Detectability comes in many forms such as visual, acoustic, infrared (thermal) and electromagnetic. Since the RIVAL Lab is a radio T&E facility, LPD characterization primarily revolves around characterizing electromagnetic detectability.

Depending on the phase of war, LPD features can be central to ensuring resilient and secure communications in contested environments. Minimizing the RF signatures against energy, structure and imperfection detectors reduces the adversary’s ability to target communications to disrupt C2. Think of it this way: LPD can be the first line of defense in a signals-based kill chain. Detection is the critical first step before the other sides can geolocate, intercept, identify/classify, or jam. Breaking the adversary kill chain as early as possible using TRANSEC enabled mitigations while maintaining effective (reliable) communications is critical in preventing detection, geolocation and targeted jamming in the EW battlefield.

LPD is more than a TRANSEC feature; it’s a fundamental requirement for maintaining operational superiority. Characterizing the systems through rigorous testing is essential for determining limitations and strengths of different LPD approaches and providing independent analysis to enable informed decision-making about system acquisition and deployment. The RIVAL Lab is set up to characterize detectability across a range of SDRs and sensors.

What are your thoughts on current acquisition requirements around Anti-Jam and LPD capabilities for military communications systems? Are they reflective of the current need, and what do they typically look like?

Requirement development for system acquisition is evolving, and it is critical that it addresses performance as well as aspects such as Size, Weight, and Power (SWaP), security, and interoperability. As for resiliency related specifications, this topic has been at the forefront for the efforts of the JTNC’s Resiliency Sub Working Group (RSWG) under the DoD CIO and Joint Staff J6 chartered Communications Technology and Waveform Working Group (CTWWG).

JTNC’s RSWG works across various communities, including acquisition offices, industry, warfighter groups, and intelligence centers to better understand emerging technologies and desired capabilities in support of defining testable requirements.

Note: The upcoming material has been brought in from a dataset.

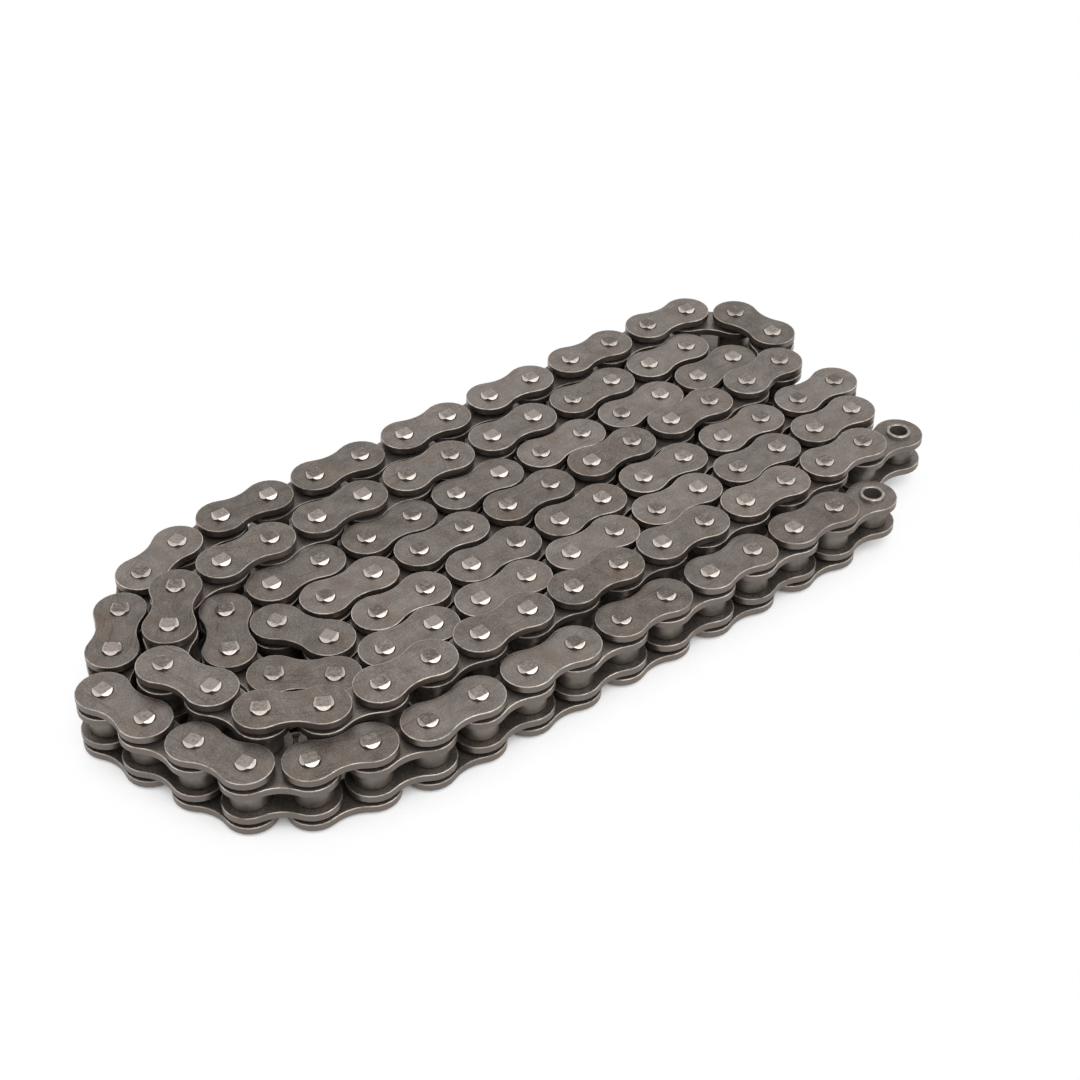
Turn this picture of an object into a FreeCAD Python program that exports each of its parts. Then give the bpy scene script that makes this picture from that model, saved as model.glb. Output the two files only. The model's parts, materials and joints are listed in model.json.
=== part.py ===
import FreeCAD, Part
import math
import os

# Drive chain of 119 links with a 5/8 inch pitch, lying on its side in a folded double spiral.
# Lengths are in millimetres and angles in degrees. X runs along the front row, Z is up, and the
# origin is under the middle of the lay, on the surface that the rivet heads stand on.

# Link plates. Their ends are rounded about the holes with a radius in proportion to the pitch, so that
# neighbouring rows nest. An outer plate is a hair smaller than an inner one.
PITCH = 15.875
PLATE_THICKNESS = 2.2
END_RADIUS_PER_PITCH = 0.46
OUTER_STEP_BACK = 0.05
WAIST_HALF_WIDTH = 5.5
INNER_END_RADIUS = END_RADIUS_PER_PITCH * PITCH
OUTER_END_RADIUS = INNER_END_RADIUS - OUTER_STEP_BACK

# Pins, and the bushes and rollers that turn on them, from the middle outwards
INNER_WIDTH = 6.35
PIN_DIAMETER = 5.24
HEAD_HEIGHT = 0.9
HEAD_SLOPE = 0.87
PIN_CLEARANCE = 0.05
BUSH_WALL = 0.98
ROLLER_CLEARANCE = 0.06
ROLLER_WALL = 1.37
ROLLER_END_CLEARANCE = 0.1
BUSH_BORE = PIN_DIAMETER + 2 * PIN_CLEARANCE
BUSH_DIAMETER = BUSH_BORE + 2 * BUSH_WALL
ROLLER_BORE = BUSH_DIAMETER + 2 * ROLLER_CLEARANCE
ROLLER_DIAMETER = ROLLER_BORE + 2 * ROLLER_WALL

# Seals: the gap that they fill between an outer and an inner plate. A bush reaches into it, but for its end
SEAL_GAP = 1.35
BUSH_END_CLEARANCE = 0.35
SEAL_WALL = 1.3
SEAL_CLEARANCE = 0.02
BUSH_PROUD = SEAL_GAP - BUSH_END_CLEARANCE

# The lay from free end A to free end B: how many links run one way, and their heading
LAY = (
    # Front row, then the wide turn at the left
    (10, 180),
    (1, 170), (1, 166), (1, 146), (1, 113), (1, 110), (1, 103), (1, 53), (1, 54), (1, 40), (1, 22), (1, 9),
    # Back row, then the wide turn at the right
    (10, -0.4),
    (1, -3), (1, -44), (1, -84), (1, -125), (1, -173),
    # Fourth row, the tight turn at its left end, fifth row and the tight turn at its right end
    (11, -178.4),
    (1, -62),
    (12, 1.2),
    (1, -115),
    # Sixth row, the inner left turn, third row and the tight turn at its right end
    (11, -179.2),
    (1, -179), (1, 141), (1, 105), (1, 63), (1, 6),
    (10, 1.4),
    (1, 4), (1, 118),
    # Second row, the middle left turn and the last row
    (11, -178.2),
    (1, -172), (1, -126), (1, -125), (1, -70), (1, -70), (1, -32), (1, -8),
    (12, 0.4),
)

# Humps, where the strand rides up by a little side play at each joint:
# first link that rises, links that rise, links that stay up, and links that come down
SIDE_STEP = 0.3
HUMPS = ((25, 7, 4, 7), (91, 15, 2, 12))

# Links that swing, counted from free end A: the free stretch of the front row, and the last link
TAIL_LINKS = 9

# Heights of the faces above the surface, worked out from the sizes above
OUTER_FACE = HEAD_HEIGHT
INNER_FACE = OUTER_FACE + PLATE_THICKNESS + SEAL_GAP
WIDTH_FACE = INNER_FACE + PLATE_THICKNESS
UPPER_INNER_FACE = WIDTH_FACE + INNER_WIDTH
UPPER_OUTER_FACE = UPPER_INNER_FACE + PLATE_THICKNESS + SEAL_GAP
PIN_LENGTH = UPPER_OUTER_FACE + PLATE_THICKNESS + HEAD_HEIGHT
BUSH_FACE = INNER_FACE - BUSH_PROUD
BUSH_LENGTH = UPPER_INNER_FACE + PLATE_THICKNESS + BUSH_PROUD - BUSH_FACE

UP = FreeCAD.Vector(0, 0, 1)


def tube(outer_diameter, bore, length, base):
    """A plain ring or tube that stands on the height base."""
    foot = FreeCAD.Vector(0, 0, base)
    wall = Part.makeCylinder(outer_diameter / 2, length, foot, UP)
    return wall.cut(Part.makeCylinder(bore / 2, length, foot, UP))


def plate(end_radius, hole_diameter, base):
    """A waisted link plate: two round ends about the holes, joined by two hollow arcs tangent to them."""
    half = PITCH / 2
    rise = end_radius - WAIST_HALF_WIDTH
    waist_radius = (half ** 2 + WAIST_HALF_WIDTH ** 2 - end_radius ** 2) / (2 * rise)
    share = end_radius / (end_radius + waist_radius)
    touch_x = half * share
    touch_y = (WAIST_HALF_WIDTH + waist_radius) * share

    def at(x, y):
        return FreeCAD.Vector(x, y, base)

    near_end = Part.Arc(at(touch_x, touch_y), at(-end_radius, 0), at(touch_x, -touch_y))
    near_side = Part.Arc(at(touch_x, -touch_y), at(half, -WAIST_HALF_WIDTH), at(PITCH - touch_x, -touch_y))
    far_end = Part.Arc(at(PITCH - touch_x, -touch_y), at(PITCH + end_radius, 0), at(PITCH - touch_x, touch_y))
    far_side = Part.Arc(at(PITCH - touch_x, touch_y), at(half, WAIST_HALF_WIDTH), at(touch_x, touch_y))
    outline = Part.Wire([arc.toShape() for arc in (near_end, near_side, far_end, far_side)])
    blank = Part.Face(outline).extrude(UP * PLATE_THICKNESS)
    for x in (0, PITCH):
        blank = blank.cut(Part.makeCylinder(hole_diameter / 2, PLATE_THICKNESS, at(x, 0), UP))
    return blank


def staked_pin():
    """A riveted pin: both ends are pressed to four slopes round a square flat, in line with the link."""
    radius = PIN_DIAMETER / 2
    bar = Part.makeBox(PIN_DIAMETER, PIN_DIAMETER, PIN_LENGTH, FreeCAD.Vector(-radius, -radius, 0))
    rims = [edge for edge in bar.Edges if edge.BoundBox.ZLength < HEAD_SLOPE]
    return Part.makeCylinder(radius, PIN_LENGTH).common(bar.makeChamfer(HEAD_SLOPE, rims))


def link_ends(shape):
    """The same shape at both hinges of a link."""
    far = shape.copy()
    far.translate(FreeCAD.Vector(PITCH, 0, 0))
    return [shape, far]


def lower_seal():
    """A seal ring round the end of a bush, on the underside of the lower inner plate."""
    inner = BUSH_DIAMETER + 2 * SEAL_CLEARANCE
    return tube(inner + 2 * SEAL_WALL, inner, BUSH_PROUD, BUSH_FACE)


def upper_seal():
    """A seal ring round the end of a bush, on top of the upper inner plate."""
    seal = lower_seal()
    seal.translate(UP * (BUSH_LENGTH - BUSH_PROUD))
    return seal


# Pieces of one link, each made once at the origin with the link along +X
ROLLER = tube(ROLLER_DIAMETER, ROLLER_BORE, INNER_WIDTH - 2 * ROLLER_END_CLEARANCE, WIDTH_FACE + ROLLER_END_CLEARANCE)
OUTER_LOWER = [plate(OUTER_END_RADIUS, PIN_DIAMETER, OUTER_FACE)]
OUTER_UPPER = [plate(OUTER_END_RADIUS, PIN_DIAMETER, UPPER_OUTER_FACE)]
INNER_LOWER = [plate(INNER_END_RADIUS, BUSH_DIAMETER, INNER_FACE)]
INNER_UPPER = [plate(INNER_END_RADIUS, BUSH_DIAMETER, UPPER_INNER_FACE)]
PINS = link_ends(staked_pin())
BUSHES = link_ends(tube(BUSH_DIAMETER, BUSH_BORE, BUSH_LENGTH, BUSH_FACE))
ROLLERS = link_ends(ROLLER)
LOWER_SEALS = link_ends(lower_seal())
UPPER_SEALS = link_ends(upper_seal())


def link_heights(count):
    """How far each link is lifted by the humps, one side step at each joint."""
    heights = [0.0] * count
    for first, rising, held, falling in HUMPS:
        for link in range(first - 1, count):
            up = min(link - first + 2, rising)
            down = min(max(link - first + 2 - rising - held, 0), falling)
            heights[link] += SIDE_STEP * (up - down)
    return heights


def walk():
    """Places the links one pitch apart along the lay, centred on the origin, as (x, y, z, heading)."""
    headings = [heading for number, heading in LAY for _ in range(number)]
    heights = link_heights(len(headings))
    x, y = 0.0, 0.0
    hinges = [(x, y)]
    for heading in headings:
        x += PITCH * math.cos(math.radians(heading))
        y += PITCH * math.sin(math.radians(heading))
        hinges.append((x, y))
    middle_x = (min(p[0] for p in hinges) + max(p[0] for p in hinges)) / 2
    middle_y = (min(p[1] for p in hinges) + max(p[1] for p in hinges)) / 2
    return [(p[0] - middle_x, p[1] - middle_y, z, heading) for p, z, heading in zip(hinges, heights, headings)]


def placed(shapes, spot):
    """Copies of the shapes of one link, moved to its place in the lay."""
    x, y, z, heading = spot
    place = FreeCAD.Placement(FreeCAD.Vector(x, y, z), FreeCAD.Rotation(UP, heading))
    copies = []
    for shape in shapes:
        copy = shape.copy()
        copy.Placement = place.multiply(shape.Placement)
        copies.append(copy)
    return copies


def save(name, shapes):
    """Writes one node, as one solid or as a group of separate solids."""
    body = shapes[0] if len(shapes) == 1 else Part.makeCompound(shapes)
    body.exportStep("parts/" + name + ".step")


def save_inner_link(number, spot, pinned):
    """An inner link that swings: its plates and bushes, the seal rings at the hinges that have a pin,
    and two rollers that turn by themselves."""
    name = "link_%03d_" % number
    seals = [seal for pair in (LOWER_SEALS, UPPER_SEALS) for seal, pin in zip(pair, pinned) if pin]
    save(name + "inner_plates", placed(INNER_LOWER + INNER_UPPER, spot))
    save(name + "bushes", placed(BUSHES, spot))
    save(name + "seal_rings", placed(seals, spot))
    for side, roller in zip("ab", placed(ROLLERS, spot)):
        save(name + "roller_" + side, [roller])


def save_outer_link(number, spot):
    """An outer link that swings: its plates and its two riveted pins."""
    name = "link_%03d_" % number
    save(name + "outer_plates", placed(OUTER_LOWER + OUTER_UPPER, spot))
    save(name + "pins", placed(PINS, spot))


def save_coil(outer_spots, inner_spots):
    """The links that stay where they lie, with the pieces of one kind together."""
    kinds = (
        ("coil_lower_outer_plates", OUTER_LOWER, outer_spots),
        ("coil_upper_outer_plates", OUTER_UPPER, outer_spots),
        ("coil_pins", PINS, outer_spots),
        ("coil_lower_inner_plates", INNER_LOWER, inner_spots),
        ("coil_upper_inner_plates", INNER_UPPER, inner_spots),
        ("coil_bushes", BUSHES, inner_spots),
        ("coil_rollers", ROLLERS, inner_spots),
    )
    for name, shapes, spots in kinds:
        save(name, [copy for spot in spots for copy in placed(shapes, spot)])


# Both free ends are inner links, so the odd links are inner and the even ones are outer.
# The first hinge of the first link and the second hinge of the last one are open bushes.
os.makedirs("parts", exist_ok=True)
coil_outer, coil_inner = [], []
spots = walk()
for number, spot in enumerate(spots, start=1):
    swings = number <= TAIL_LINKS or number == len(spots)
    if number % 2 == 1:
        if swings:
            save_inner_link(number, spot, (number > 1, number < len(spots)))
        else:
            coil_inner.append(spot)
    elif swings:
        save_outer_link(number, spot)
    else:
        coil_outer.append(spot)
save_coil(coil_outer, coil_inner)
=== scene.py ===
import json
import math

import bmesh
import bpy
import numpy as np
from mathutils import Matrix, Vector


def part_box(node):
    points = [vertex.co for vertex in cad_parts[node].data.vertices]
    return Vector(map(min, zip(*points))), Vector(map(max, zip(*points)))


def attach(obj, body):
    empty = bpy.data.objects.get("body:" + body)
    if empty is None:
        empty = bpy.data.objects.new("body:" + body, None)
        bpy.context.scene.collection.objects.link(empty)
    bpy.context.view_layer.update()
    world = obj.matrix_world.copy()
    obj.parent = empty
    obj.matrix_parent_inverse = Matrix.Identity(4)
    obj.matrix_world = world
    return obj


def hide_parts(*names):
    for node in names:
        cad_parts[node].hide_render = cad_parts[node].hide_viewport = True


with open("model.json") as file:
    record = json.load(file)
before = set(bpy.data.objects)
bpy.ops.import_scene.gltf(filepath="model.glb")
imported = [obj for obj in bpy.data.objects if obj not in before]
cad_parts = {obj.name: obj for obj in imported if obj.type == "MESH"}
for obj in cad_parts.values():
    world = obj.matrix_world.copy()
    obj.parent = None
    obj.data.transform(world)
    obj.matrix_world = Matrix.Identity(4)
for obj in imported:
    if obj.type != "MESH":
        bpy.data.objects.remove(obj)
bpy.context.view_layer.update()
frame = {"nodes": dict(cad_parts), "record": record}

# Drive chain of 119 links with seal rings, lying on its side in a folded double spiral.
# Sizes are in millimetres, and are turned to metres where a mesh is made.
MM = 0.001

# Outer link plates
# Waisted plates blanked from 2.2 mm spring steel, rounded on the edge by tumbling, blackened and
# oiled. Each is pressed on two pins, so it shows a flat oiled face, a thin worn rim that is also painted
# light as a highlight, and a sheared side.
PITCH = 15.875
PLATE_THICKNESS = 2.2
INNER_END_RADIUS = 0.46 * PITCH
OUTER_END_RADIUS = INNER_END_RADIUS - 0.05
WAIST_HALF_WIDTH = 5.5
PIN_DIAMETER = 5.24
EDGE_ROUNDING = 0.22
BURR_CHAMFER = 0.15
END_STEPS = 16
WAIST_STEPS = 3
SEAM_STEPS = 2
PLATE_SMOOTH_ANGLE = 20
WELD = 0.001

# Colours and finish of the plates
PLATE_FACE_DARK = "#554E48"
PLATE_FACE_LIGHT = "#88807A"
PLATE_STAIN = "#705D4E"
# Light worn steel of the tumbling marks and rubbed rings, also used as the painted highlight on the plates'
# rim
PLATE_WORN_AND_HIGHLIGHT = "#D6CCC1"
PLATE_SHEARED_SIDE = "#746B65"
# Dark of the scratches and pits, also used as the painted shadow at the foot of each pin head
PLATE_DARK_MARKS_AND_SHADOW = "#37332F"
PLATE_METALLIC = 0.8
PLATE_SMOOTHEST = 0.31
PLATE_ROUGHEST = 0.42
SIDE_BARER = 0.14
SIDE_ROUGHER = 0.03

# Widths of the oxide's patches and grain, of the oil stains and of the worn stretches of the rim. The
# real grain is finer than 0.4 mm, and is drawn at that width so that it shows
OXIDE_PATCH = 5
OXIDE_GRAIN = 0.4
STAIN_PATCH = 9
WEAR_PATCH = 4

# Marks for each millimetre along and across them, coarser than the real ones so that they show, and
# how far the long scratches wander
TUMBLING_MARKS = (0.45, 3.0, 1.0)
SCRATCH_MARKS = (0.09, 2.3, 1.0)
SCRATCH_ANGLE = 63
SCRATCH_WANDER = (2.5, 2.5, 0.0)
SCRATCH_BENDS = 0.12
MARK_TURN = 40.0

# Distances from the hole's middle, and depths from the rim, between which a mark fades in
RING_RUBBED_OUTER = 5.6
RING_RUBBED_FULL = 3.4
RINGS_PER_MM = 3.0
# Where the dark ring at the foot of each head fades in: oil, deepened into a painted shadow
FOOT_OIL_SHADOW_OUTER = 3.05
FOOT_OIL_SHADOW_FULL = 2.75
# Where the rim is painted light, as worn oxide and as a painted highlight
RIM_WEAR_HIGHLIGHT_INNER = 0.26
RIM_WEAR_HIGHLIGHT_FULL = 0.16
RIM_WEAR_HIGHLIGHT_LOWER = 0.25
RIM_WEAR_HIGHLIGHT_TOP = 0.15
SIDE_EDGE = 0.1
DRAW_START = 0.15
DRAW_END = 1.1
DRAW_DEPTH = 2.2
PLATE_RELIEF = 0.06

# A Mix node's colour sockets have no names of their own: from, to and result
MIX_FROM = 6
MIX_TO = 7
MIXED = 2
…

Acquisition requirements for AJ and LPD capabilities are evolving to reflect the growing complexity of EW threats. These requirements emphasize resilience, adaptability, and interoperability.

However, resiliency needs and definitions are different for each tactical domain (sea, ground, air, space) and also unique based on the environment (urban, mountain, desert, foliage). Characterizing a system’s resiliency performance is highly influenced by context and tradecraft. Resiliency analysis from a ground-based line-of-sight (LoS) T&E facility will not completely align with results from maritime beyond LoS T&E facility. Context matters!

Tell us about the work you are doing on testing comms systems that can mitigate EW threats. How do you go about doing this work?

In partnership with JTNC, NIWC Atlantic’s Resiliency Innovation & Vulnerability Assessment for LPx (RIVAL) lab represents a crucial investment in enhancing the DoD’s ability to characterize resilient communication systems. The lab delivers results that enable better informed acquisition decisions and requirements development. This lab offers a platform and system-agnostic approach vital for evaluating a broad spectrum of military communication systems.

The RIVAL Lab aligns with JTNC’s RSWG Assessment, Analysis, Test & Evaluation model to ensure a consistent approach to capability characterizations, EW resiliency T&E, and threat-informed EW T&E. The RIVAL Lab emphasizes deriving meaningful resiliency criteria based on use case, technology, and operational relevance.  As a result, the lab provides actionable intelligence for data-driven decision-making and improved capabilities necessary for success in contested environments.

JTNC’s Capability Characterization initiative focuses on characterizing innovative solutions from commercial vendors and NDI vendors who can provide operational impacts to the warfighter. Candidate products can range in Technology Readiness Level from prototype to field ready system. Through JTNC’s sponsorship, the characterization events are free to product owners; but the final reports are posted to JTNC’s Joint Communication Marketplace for use by a broad swath of US military agencies. Capability vendors and developers are encouraged to participate as much as possible and they are provided with the final reports as well. 

What is top of mind right now in this work?

What is at the top of our mind is getting the right capabilities to our joint warfighters so they are prepared and protected against our near peer adversaries.

What are the demand signals you are now getting on what you should be working on?

The demand signals we’re seeing are being shaped by the accelerating shift toward Joint All-Domain Command and Control (JADC2), the need for resilient, interoperable communications in contested environments, and the growing emphasis on coalition interoperability.

Stakeholders, from the Combatant Commands COCOMs to Program Executive Offices (PEOs) and industry partners, are driving requirements for secure, software-defined, standards-compliant networking capabilities that can scale across services and mission profiles.

How are the results of your work shared with the DoD and industry?

Through partnership with JTNC, the RIVAL Lab conducts evaluations on resilient comms products developed by industry. This gives us the opportunity to directly engage with vendors. The RIVAL Lab posts the reports for US Government military and civilian access, which include DoD stakeholders, including program managers, system developers, and operational units.

The RIVAL Lab makes diligent efforts to have vendors participate throughout their product’s evaluation event, including a post event sit-down to discuss results and findings. Additionally, the RIVAL Lab periodically briefs industry during JTNC RSWG Industry Technical Exchange Meeting (TEM). This allows the RIVAL team to present resiliency evaluation techniques and results to key industry stakeholders at the appropriate classification level.